More importantly, what are your plans for tackling them? Allow employees to ask questions that might be weighing on their minds about the state of the business, Mills says. Transparency can go a long way toward making them feel more confident and positive heading into the new year. Where it makes sense, giving teams time and space to contribute ideas to strategic planning will go a long way toward creating a culture of inclusiveness.

6. Set clear expectations. 

Communicate with your team about your expectations on how you’ll accomplish goals both personally and together as a team, says Brooks Scott, CEO of Merging Paths, an executive coaching firm. With most clients, he focuses on creating boundaries, expectations and creative space for teams and setting up a process for people to know exactly where they stand at all times. “It can be a very exciting thing if everyone knows exactly what they need to do to be successful,” he says.

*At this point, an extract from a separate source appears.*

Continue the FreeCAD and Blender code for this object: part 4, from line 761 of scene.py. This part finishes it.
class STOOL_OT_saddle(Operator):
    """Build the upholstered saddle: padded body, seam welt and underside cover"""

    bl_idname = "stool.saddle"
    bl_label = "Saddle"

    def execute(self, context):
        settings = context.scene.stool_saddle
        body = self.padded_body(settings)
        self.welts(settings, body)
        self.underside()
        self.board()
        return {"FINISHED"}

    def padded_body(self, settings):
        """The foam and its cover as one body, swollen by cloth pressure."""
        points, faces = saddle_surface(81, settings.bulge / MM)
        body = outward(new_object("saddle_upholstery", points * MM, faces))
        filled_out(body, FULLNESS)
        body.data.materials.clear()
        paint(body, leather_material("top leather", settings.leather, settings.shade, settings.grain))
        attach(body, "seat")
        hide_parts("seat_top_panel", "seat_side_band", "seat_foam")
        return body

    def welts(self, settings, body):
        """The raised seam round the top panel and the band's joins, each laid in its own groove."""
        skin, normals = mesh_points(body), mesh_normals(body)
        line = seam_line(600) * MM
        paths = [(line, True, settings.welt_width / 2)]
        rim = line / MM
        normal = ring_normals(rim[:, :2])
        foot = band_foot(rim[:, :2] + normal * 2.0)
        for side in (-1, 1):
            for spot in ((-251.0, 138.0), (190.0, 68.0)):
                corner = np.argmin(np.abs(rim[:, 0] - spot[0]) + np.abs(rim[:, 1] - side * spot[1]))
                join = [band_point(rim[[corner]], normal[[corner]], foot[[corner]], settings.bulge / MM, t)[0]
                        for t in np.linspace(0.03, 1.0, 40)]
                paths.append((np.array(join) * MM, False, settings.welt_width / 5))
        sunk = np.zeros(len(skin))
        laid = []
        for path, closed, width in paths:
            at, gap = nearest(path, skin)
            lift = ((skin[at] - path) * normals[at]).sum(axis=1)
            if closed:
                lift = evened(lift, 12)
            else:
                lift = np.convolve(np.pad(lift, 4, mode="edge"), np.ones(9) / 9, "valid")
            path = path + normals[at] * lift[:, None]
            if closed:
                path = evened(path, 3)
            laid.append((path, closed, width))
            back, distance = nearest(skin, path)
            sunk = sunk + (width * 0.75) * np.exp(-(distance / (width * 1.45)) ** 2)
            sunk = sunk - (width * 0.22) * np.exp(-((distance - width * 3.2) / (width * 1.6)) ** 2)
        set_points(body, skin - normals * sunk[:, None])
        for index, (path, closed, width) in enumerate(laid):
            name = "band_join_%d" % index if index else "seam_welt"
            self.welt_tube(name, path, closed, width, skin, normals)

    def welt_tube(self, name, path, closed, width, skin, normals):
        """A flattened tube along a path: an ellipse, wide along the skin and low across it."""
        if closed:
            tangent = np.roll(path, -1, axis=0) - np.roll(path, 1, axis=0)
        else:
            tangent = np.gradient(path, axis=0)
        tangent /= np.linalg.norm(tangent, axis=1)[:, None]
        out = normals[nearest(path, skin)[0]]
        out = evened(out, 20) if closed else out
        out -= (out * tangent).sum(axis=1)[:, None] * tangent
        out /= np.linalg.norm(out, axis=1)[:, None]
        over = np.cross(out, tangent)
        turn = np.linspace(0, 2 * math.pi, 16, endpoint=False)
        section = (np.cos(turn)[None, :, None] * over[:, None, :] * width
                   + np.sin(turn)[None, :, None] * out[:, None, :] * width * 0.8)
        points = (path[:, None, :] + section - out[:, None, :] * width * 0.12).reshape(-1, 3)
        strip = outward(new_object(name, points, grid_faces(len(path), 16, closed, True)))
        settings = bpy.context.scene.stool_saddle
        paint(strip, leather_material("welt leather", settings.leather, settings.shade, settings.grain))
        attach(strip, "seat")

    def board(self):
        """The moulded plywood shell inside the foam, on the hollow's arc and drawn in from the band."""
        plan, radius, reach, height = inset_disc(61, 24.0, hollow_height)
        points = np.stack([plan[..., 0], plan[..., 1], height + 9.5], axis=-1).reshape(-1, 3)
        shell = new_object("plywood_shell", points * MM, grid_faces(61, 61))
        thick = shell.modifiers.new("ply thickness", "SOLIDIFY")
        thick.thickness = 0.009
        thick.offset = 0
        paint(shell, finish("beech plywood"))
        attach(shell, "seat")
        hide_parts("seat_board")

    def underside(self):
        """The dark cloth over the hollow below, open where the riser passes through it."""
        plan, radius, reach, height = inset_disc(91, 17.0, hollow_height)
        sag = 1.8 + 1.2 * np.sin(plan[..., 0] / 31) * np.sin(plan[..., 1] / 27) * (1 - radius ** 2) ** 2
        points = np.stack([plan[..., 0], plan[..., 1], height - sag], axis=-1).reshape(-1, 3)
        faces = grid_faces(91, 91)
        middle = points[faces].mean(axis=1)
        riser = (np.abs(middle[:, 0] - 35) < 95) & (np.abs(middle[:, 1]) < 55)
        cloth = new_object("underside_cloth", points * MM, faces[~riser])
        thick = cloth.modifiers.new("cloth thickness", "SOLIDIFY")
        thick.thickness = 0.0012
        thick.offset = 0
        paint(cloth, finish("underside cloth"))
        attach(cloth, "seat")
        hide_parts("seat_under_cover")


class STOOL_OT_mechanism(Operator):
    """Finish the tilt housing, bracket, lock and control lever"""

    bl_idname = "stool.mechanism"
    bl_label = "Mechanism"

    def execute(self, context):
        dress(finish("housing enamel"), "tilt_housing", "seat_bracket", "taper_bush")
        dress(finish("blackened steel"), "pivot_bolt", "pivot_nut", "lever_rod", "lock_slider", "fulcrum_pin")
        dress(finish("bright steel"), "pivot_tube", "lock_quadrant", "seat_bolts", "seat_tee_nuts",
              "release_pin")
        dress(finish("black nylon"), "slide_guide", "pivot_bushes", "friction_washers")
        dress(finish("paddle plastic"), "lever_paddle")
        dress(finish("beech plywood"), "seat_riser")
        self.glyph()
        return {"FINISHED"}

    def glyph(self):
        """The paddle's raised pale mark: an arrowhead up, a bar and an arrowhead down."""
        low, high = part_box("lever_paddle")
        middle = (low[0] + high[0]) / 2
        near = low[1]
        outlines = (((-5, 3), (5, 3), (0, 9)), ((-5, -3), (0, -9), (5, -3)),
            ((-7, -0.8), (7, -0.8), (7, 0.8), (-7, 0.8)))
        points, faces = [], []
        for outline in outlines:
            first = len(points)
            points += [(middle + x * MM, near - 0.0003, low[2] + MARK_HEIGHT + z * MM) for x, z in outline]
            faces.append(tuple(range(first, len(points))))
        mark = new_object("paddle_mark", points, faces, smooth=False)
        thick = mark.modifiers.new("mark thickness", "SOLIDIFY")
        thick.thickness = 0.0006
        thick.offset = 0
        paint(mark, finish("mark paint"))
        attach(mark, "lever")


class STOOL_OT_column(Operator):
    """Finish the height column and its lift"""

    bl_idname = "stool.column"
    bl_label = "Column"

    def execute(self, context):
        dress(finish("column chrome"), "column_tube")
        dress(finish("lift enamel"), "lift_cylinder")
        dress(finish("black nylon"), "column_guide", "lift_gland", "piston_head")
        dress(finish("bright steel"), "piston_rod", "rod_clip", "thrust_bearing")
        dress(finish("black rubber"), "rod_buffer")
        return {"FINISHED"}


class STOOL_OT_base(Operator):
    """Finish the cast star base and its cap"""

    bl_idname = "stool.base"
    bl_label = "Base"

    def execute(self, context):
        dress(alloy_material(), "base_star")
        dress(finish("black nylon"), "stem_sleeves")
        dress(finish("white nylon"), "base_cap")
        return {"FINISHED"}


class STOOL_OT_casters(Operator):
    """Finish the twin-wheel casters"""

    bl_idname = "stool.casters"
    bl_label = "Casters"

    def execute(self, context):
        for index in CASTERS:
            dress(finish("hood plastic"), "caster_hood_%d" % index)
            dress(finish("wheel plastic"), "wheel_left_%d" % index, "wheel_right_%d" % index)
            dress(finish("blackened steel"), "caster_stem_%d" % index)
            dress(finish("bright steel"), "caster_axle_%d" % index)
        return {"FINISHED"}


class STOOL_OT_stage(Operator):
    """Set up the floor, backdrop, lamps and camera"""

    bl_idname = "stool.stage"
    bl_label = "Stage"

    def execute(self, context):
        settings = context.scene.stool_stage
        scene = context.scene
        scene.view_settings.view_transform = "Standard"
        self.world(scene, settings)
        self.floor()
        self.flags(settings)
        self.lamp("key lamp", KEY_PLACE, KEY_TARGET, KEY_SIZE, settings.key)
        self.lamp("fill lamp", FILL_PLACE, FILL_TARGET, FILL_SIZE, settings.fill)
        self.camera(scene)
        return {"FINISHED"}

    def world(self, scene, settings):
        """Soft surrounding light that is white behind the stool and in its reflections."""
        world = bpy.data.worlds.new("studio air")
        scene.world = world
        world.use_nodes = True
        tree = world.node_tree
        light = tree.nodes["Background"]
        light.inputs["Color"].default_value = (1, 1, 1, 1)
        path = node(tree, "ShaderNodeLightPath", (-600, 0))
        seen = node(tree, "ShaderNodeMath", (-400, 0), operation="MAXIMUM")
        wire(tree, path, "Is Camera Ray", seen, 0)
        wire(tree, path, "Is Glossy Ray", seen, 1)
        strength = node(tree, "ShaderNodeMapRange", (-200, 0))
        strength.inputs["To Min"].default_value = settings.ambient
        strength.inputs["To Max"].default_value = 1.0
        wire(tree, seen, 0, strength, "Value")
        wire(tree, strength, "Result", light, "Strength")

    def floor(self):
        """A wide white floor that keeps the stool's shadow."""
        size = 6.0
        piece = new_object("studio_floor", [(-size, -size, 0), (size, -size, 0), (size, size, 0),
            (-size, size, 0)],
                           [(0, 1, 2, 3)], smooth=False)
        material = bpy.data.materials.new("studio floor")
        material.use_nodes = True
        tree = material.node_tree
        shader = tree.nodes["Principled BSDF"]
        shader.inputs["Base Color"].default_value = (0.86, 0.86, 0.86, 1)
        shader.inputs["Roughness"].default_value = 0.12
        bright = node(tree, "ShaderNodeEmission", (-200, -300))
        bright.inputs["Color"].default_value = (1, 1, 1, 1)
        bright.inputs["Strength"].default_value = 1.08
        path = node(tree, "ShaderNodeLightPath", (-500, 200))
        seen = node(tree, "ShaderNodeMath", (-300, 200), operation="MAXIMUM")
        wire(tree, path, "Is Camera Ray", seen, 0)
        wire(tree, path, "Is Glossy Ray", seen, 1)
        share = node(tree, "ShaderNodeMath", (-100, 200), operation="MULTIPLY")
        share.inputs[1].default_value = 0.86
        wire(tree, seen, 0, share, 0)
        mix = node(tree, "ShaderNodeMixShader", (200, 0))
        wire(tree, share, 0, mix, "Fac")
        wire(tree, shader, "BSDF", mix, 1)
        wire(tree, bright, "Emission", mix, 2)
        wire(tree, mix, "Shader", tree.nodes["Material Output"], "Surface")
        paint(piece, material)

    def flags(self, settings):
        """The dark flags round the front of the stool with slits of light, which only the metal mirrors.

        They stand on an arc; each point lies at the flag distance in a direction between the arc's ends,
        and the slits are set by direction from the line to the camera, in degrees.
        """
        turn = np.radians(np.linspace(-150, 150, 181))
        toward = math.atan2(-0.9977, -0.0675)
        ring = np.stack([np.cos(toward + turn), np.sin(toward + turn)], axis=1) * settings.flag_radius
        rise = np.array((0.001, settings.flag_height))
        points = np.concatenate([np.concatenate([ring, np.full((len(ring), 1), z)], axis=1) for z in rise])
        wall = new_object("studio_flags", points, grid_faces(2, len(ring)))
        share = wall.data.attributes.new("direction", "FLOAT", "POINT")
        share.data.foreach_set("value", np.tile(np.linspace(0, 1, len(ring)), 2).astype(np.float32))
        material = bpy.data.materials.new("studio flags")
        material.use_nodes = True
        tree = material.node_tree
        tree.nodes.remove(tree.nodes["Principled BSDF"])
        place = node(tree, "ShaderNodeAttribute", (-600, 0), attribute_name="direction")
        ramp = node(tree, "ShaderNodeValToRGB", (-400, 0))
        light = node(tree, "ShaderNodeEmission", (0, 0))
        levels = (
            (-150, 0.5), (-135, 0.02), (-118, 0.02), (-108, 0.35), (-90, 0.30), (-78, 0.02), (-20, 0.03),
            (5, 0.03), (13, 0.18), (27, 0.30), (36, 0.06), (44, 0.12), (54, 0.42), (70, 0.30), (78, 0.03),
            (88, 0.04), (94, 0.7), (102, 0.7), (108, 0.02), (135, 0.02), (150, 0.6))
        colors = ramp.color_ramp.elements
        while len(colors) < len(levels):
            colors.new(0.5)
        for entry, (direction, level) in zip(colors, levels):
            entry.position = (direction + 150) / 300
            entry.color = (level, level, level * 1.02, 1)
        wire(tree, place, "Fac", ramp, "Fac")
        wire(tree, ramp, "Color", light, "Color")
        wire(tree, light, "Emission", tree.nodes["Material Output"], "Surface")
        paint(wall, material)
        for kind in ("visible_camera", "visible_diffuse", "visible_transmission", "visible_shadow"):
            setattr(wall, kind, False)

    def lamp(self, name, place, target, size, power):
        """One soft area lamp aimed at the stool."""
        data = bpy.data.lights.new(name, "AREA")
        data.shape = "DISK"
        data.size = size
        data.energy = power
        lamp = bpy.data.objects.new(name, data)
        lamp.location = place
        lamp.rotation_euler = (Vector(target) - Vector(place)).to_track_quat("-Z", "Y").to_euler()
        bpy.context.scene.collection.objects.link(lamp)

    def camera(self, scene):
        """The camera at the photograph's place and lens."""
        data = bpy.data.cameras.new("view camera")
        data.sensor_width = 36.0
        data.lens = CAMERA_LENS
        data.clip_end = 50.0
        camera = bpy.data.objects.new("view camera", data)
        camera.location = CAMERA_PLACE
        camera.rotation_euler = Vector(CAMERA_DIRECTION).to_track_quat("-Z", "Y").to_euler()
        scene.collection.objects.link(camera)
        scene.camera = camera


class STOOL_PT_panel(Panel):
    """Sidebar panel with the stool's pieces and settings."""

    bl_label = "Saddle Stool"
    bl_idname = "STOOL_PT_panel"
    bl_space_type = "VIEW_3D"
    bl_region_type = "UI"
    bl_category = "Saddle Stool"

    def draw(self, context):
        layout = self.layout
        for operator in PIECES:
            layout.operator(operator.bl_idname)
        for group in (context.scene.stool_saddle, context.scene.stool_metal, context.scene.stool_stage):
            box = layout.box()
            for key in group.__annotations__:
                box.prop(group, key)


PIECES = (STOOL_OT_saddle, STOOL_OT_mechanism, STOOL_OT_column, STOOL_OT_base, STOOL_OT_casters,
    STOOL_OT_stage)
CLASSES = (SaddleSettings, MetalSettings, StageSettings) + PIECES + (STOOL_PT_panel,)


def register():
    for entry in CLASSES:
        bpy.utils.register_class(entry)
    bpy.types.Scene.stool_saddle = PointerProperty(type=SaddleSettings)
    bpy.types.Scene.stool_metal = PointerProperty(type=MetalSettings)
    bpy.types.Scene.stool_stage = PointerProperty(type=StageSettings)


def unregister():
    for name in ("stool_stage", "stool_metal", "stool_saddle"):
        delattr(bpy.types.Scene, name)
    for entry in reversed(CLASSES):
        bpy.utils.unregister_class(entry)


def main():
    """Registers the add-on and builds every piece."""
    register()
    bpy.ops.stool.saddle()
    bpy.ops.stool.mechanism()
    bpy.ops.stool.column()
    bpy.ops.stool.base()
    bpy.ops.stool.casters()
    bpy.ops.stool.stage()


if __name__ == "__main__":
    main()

Employers must focus on individual worker needs and outline clear expectations for 2023. Fauxels on Pexels.

7.  Focus on people over productivity

In 2023, we’ll likely see continued labor shortages, workplace stress, burnout and economic and political uncertainties. To inspire optimism, smart leaders will focus on the human side of their teams this coming year, versus just output, says Scott.

“It’s the responsibility of managers to pay attention to the news, and what’s happening with politics, what’s happening around the world,” Scott says. Those events—whether it’s hate crimes, election results or issues like Roe vs. Wade—can trigger sensitivities and stress in the workplace. 

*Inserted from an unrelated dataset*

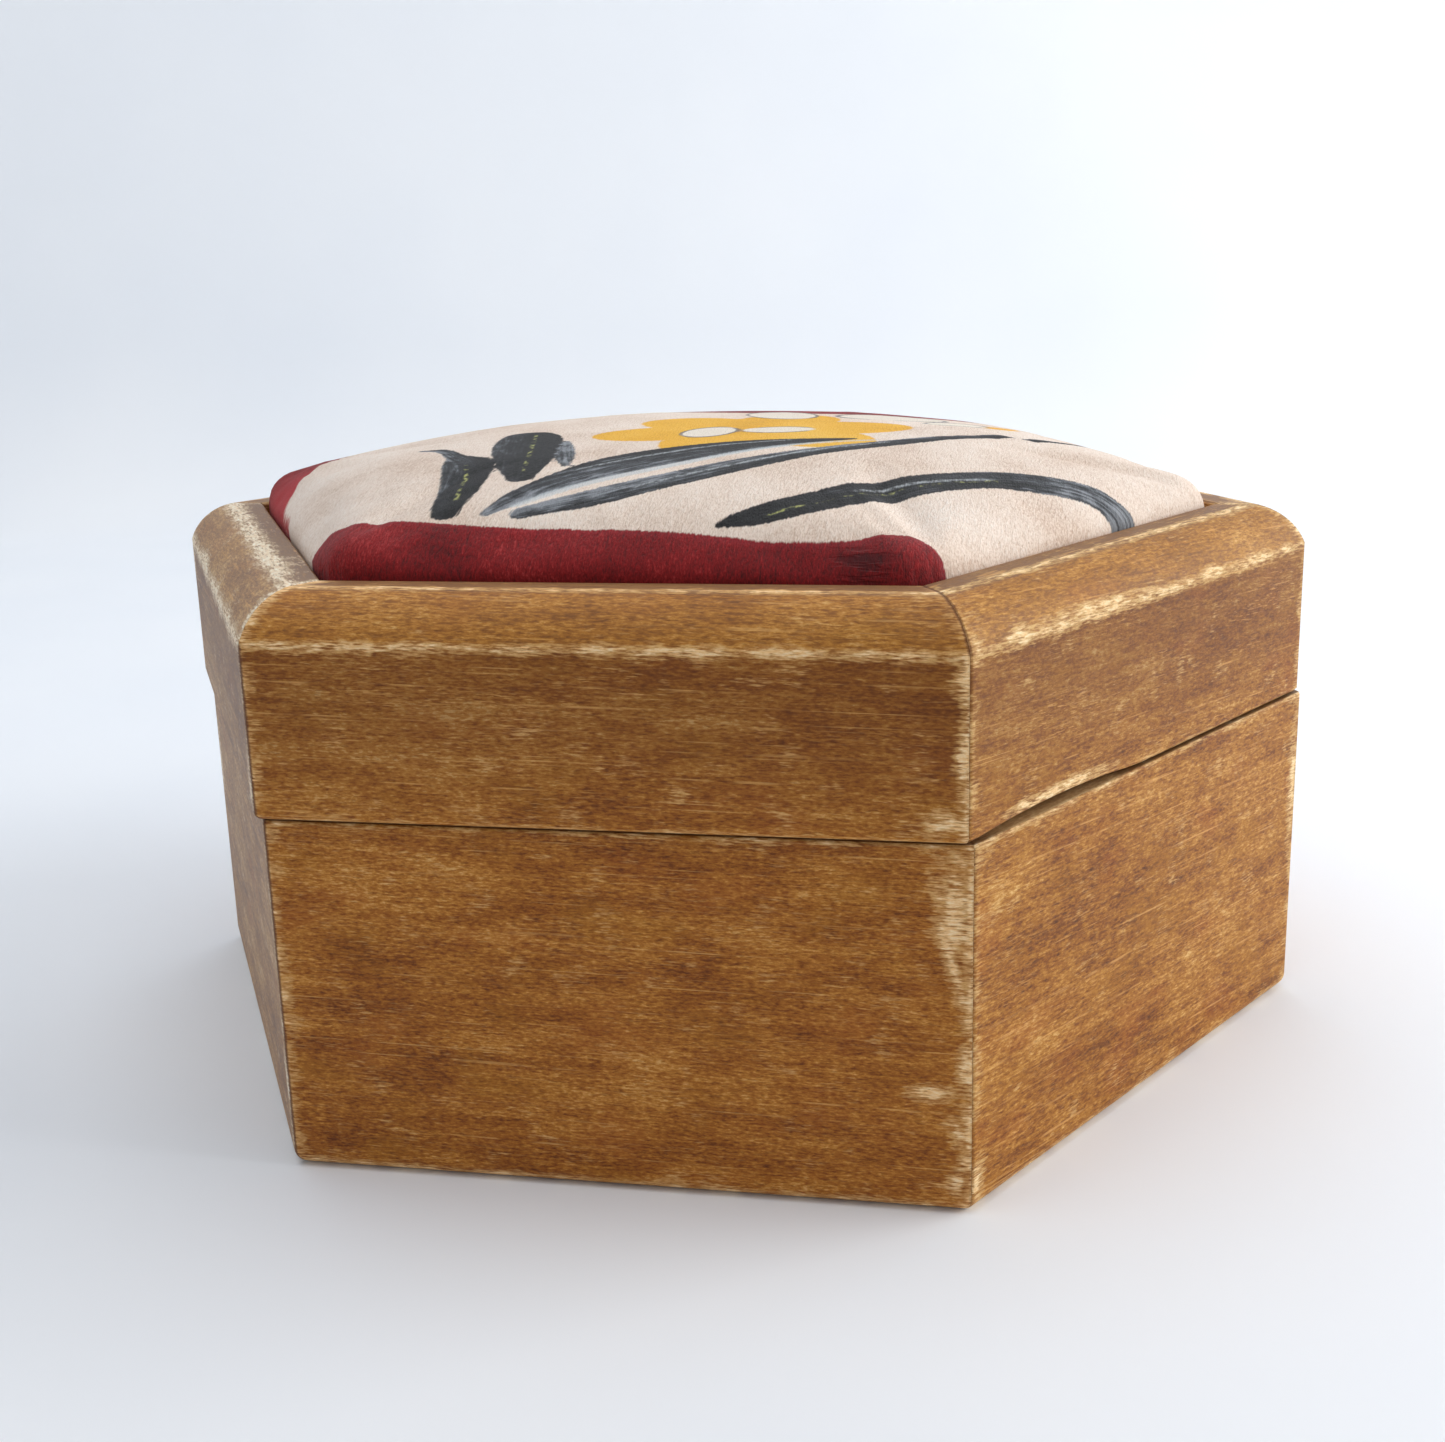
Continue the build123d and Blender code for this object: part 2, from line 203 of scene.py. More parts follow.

It’s a good idea for leaders to get interpersonal communication training for navigating sensitive conversations, de-escalating emotions, and conflict resolution. “It’s no longer about operational and technical knowledge,” says Scott. “It’s also about people skills.”   

By keeping in mind the people on which they depend, leaders can close out 2022 strong and roll into next year ahead of the game—and hopefully with more calm and confidence.